Desafiar lo evidente. La importancia de nombrar los derechos de las mujeres

Desafiar lo evidente. La importancia de nombrar los derechos de las mujeres

Muchas veces usamos palabras como si su significado fuera claro para todas las personas, cuando la realidad es que cada quien las entiende a su manera. Por ejemplo: “Derechos humanos”. Dos vocablos que deberían abrazar todas las vidas sin excepción, pero que a menudo excluyen, olvidan o simplemente postergan. 

Cuando a esa fórmula se le añade “de las mujeres”, lo que en teoría debería expandirse en justicia, se encoge en disputas, silencios y deudas antiguas. No es casual.
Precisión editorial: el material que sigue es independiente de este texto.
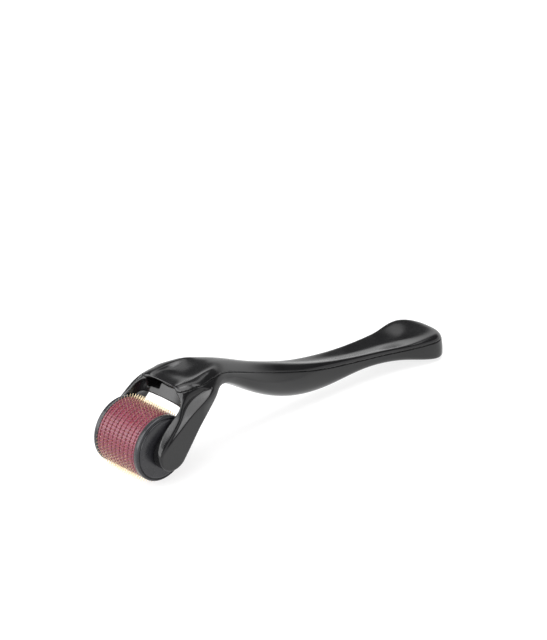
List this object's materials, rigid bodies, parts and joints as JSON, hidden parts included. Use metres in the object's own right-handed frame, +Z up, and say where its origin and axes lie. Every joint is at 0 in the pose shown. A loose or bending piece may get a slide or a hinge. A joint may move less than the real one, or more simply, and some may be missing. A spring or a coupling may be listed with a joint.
{
  "type": "derma roller",
  "caption": "Hand-held derma roller: curved shell handle with a fork at its head, carrying a free-spinning drum of gold needle discs between pink spacer rings.",
  "frame": {"origin": "on the table, under the middle of the object's bounding box", "axes": "+X from the roller to the tail of the handle, +Y along the roller axle, +Z up from the table"},
  "size_m": [0.136, 0.0286, 0.0287],
  "materials": {
    "handle_plastic": "high-gloss black moulded plastic",
    "cap_plastic": "satin-gloss black moulded plastic",
    "spacer_plastic": "glossy pink moulded plastic",
    "core_plastic": "natural moulded plastic",
    "needle_metal": "gold titanium-nitride coated steel",
    "axle_steel": "ground steel"
  },
  "bodies": {
    "handle": {"handle_upper_shell": "handle_plastic", "handle_lower_shell": "handle_plastic"},
    "roller": {"roller_core": "core_plastic", "axle_pin": "axle_steel", "needle_disc_1": "needle_metal", "needle_disc_2": "needle_metal", "needle_disc_3": "needle_metal", "needle_disc_4": "needle_metal", "needle_disc_5": "needle_metal", "needle_disc_6": "needle_metal", "needle_disc_7": "needle_metal", "needle_disc_8": "needle_metal", "needle_disc_9": "needle_metal", "spacer_ring_1": "spacer_plastic", "spacer_ring_2": "spacer_plastic", "spacer_ring_3": "spacer_plastic", "spacer_ring_4": "spacer_plastic", "spacer_ring_5": "spacer_plastic", "spacer_ring_6": "spacer_plastic", "spacer_ring_7": "spacer_plastic", "spacer_ring_8": "spacer_plastic", "spacer_ring_9": "spacer_plastic", "spacer_ring_10": "spacer_plastic", "left_end_cap": "cap_plastic", "right_end_cap": "cap_plastic"}
  },
  "joints": [
    {"name": "roller_spin", "type": "hinge", "parent": "handle", "child": "roller", "pos_m": [-0.0562, 0, 0.0118], "axis": [0, 1, 0], "continuous": true}
  ]
}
Nombrar los derechos humanos de las mujeres no es repetir un enunciado jurídico; es exigir una memoria viva de luchas, es abrir un reclamo político, es interpelar la historia misma de los derechos humanos desde su omisión original.

Durante siglos, y aún hoy en demasiados espacios, se nos ha enseñado que lo universal era masculino. Que la libertad tenía corbata. Que la ciudadanía llevaba pantalones. Y que el cuerpo de las mujeres, sus ideas, sus cuidados, su trabajo y sus dolores, eran asuntos secundarios o privados, no temas de derecho, sino de costumbre. 

De eso habla el derecho internacional cuando, en instrumentos como la CEDAW o la Convención de Belém do Pará, intenta reparar esa exclusión sistemática con nombres, con definiciones, con mecanismos que reconozcan que la violencia contra las mujeres es una forma específica y estructural de violación de derechos humanos. Sin embargo, no basta con firmar tratados si el eco de esos compromisos no llega a las esquinas donde todavía se mata, se mutila, se acalla o se impide vivir con dignidad.

Los estereotipos de género —esos moldes invisibles que dicen cómo debemos ser, vestir, hablar, amar o callar— no son inocentes. Son el primer eslabón de la cadena que lleva al desprecio, la discriminación y, en muchos casos, al feminicidio. Combatirlos no es una batalla cultural aislada, es una exigencia jurídica. 

Los derechos humanos de las mujeres no son “una agenda aparte”. Son el núcleo de cualquier democracia que se pretenda justa. Hablar de estos derechos implica interrogar los mecanismos de impunidad, la fragilidad de los sistemas de justicia, la desprotección estructural de quienes viven múltiples discriminaciones.

Por eso, los Estados deben ser medidos, vigilados, interpelados. ¿Qué avances han hecho? ¿Qué mecanismos han implementado? ¿Qué indicadores demuestran que la Convención de Belém do Pará no es solo un papel firmado, sino una promesa viva? De eso trata también el seguimiento. No de burocracia, sino de ética.

Nombrar los derechos humanos de las mujeres es un acto de memoria y de futuro. Es decir: nos pertenecen porque siempre nos pertenecieron, aunque nos los hayan negado, pero también porque sin ellos no hay mañana justo posible. 

No puede haber paz si no hay igualdad. No puede haber democracia si se violenta el cuerpo y la vida de más de la mitad de la humanidad. Escribimos, estudiamos, exigimos. Sabemos que lo personal es político, y también que lo jurídico puede ser poético si empieza a escribir, por fin, la historia de todas.